*GOAL OF THE EXERCISE*: Extract, without alteration, each line from the start of the listing to the line bearing "ladder lies on.".

________________

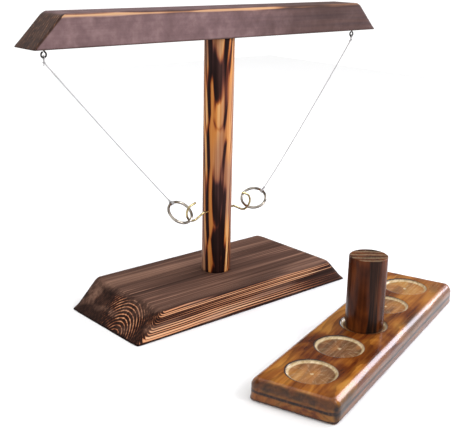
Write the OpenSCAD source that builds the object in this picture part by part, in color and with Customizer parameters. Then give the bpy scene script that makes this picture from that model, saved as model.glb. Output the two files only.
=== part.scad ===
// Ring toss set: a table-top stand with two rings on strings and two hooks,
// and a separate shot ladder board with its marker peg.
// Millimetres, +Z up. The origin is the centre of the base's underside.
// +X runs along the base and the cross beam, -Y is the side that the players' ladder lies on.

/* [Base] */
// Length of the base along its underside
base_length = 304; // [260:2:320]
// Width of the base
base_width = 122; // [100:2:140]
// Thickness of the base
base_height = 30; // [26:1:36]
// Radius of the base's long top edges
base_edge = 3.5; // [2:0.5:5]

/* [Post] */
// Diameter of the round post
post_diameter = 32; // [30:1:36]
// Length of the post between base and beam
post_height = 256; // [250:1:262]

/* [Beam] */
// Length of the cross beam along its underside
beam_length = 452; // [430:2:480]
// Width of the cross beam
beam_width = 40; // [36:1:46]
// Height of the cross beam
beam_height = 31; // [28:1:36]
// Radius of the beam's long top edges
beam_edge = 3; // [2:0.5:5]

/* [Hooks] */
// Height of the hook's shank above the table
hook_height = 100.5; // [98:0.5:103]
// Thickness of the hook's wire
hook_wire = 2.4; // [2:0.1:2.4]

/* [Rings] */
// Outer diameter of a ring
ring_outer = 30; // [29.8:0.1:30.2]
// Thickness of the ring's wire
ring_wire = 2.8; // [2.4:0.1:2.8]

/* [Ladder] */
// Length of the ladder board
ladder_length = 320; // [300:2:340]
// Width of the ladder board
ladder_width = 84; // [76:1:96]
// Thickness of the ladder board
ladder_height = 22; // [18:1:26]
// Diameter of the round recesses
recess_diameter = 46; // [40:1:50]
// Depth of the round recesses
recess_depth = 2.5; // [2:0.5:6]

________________

*RESPONSE TO THIS EXERCISE*:
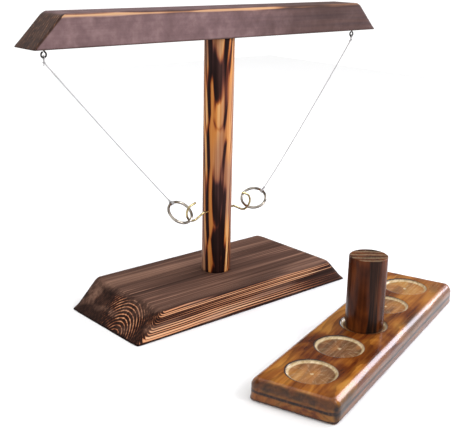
Write the OpenSCAD source that builds the object in this picture part by part, in color and with Customizer parameters. Then give the bpy scene script that makes this picture from that model, saved as model.glb. Output the two files only.
=== part.scad ===
// Ring toss set: a table-top stand with two rings on strings and two hooks,
// and a separate shot ladder board with its marker peg.
// Millimetres, +Z up. The origin is the centre of the base's underside.
// +X runs along the base and the cross beam, -Y is the side that the players' ladder lies on.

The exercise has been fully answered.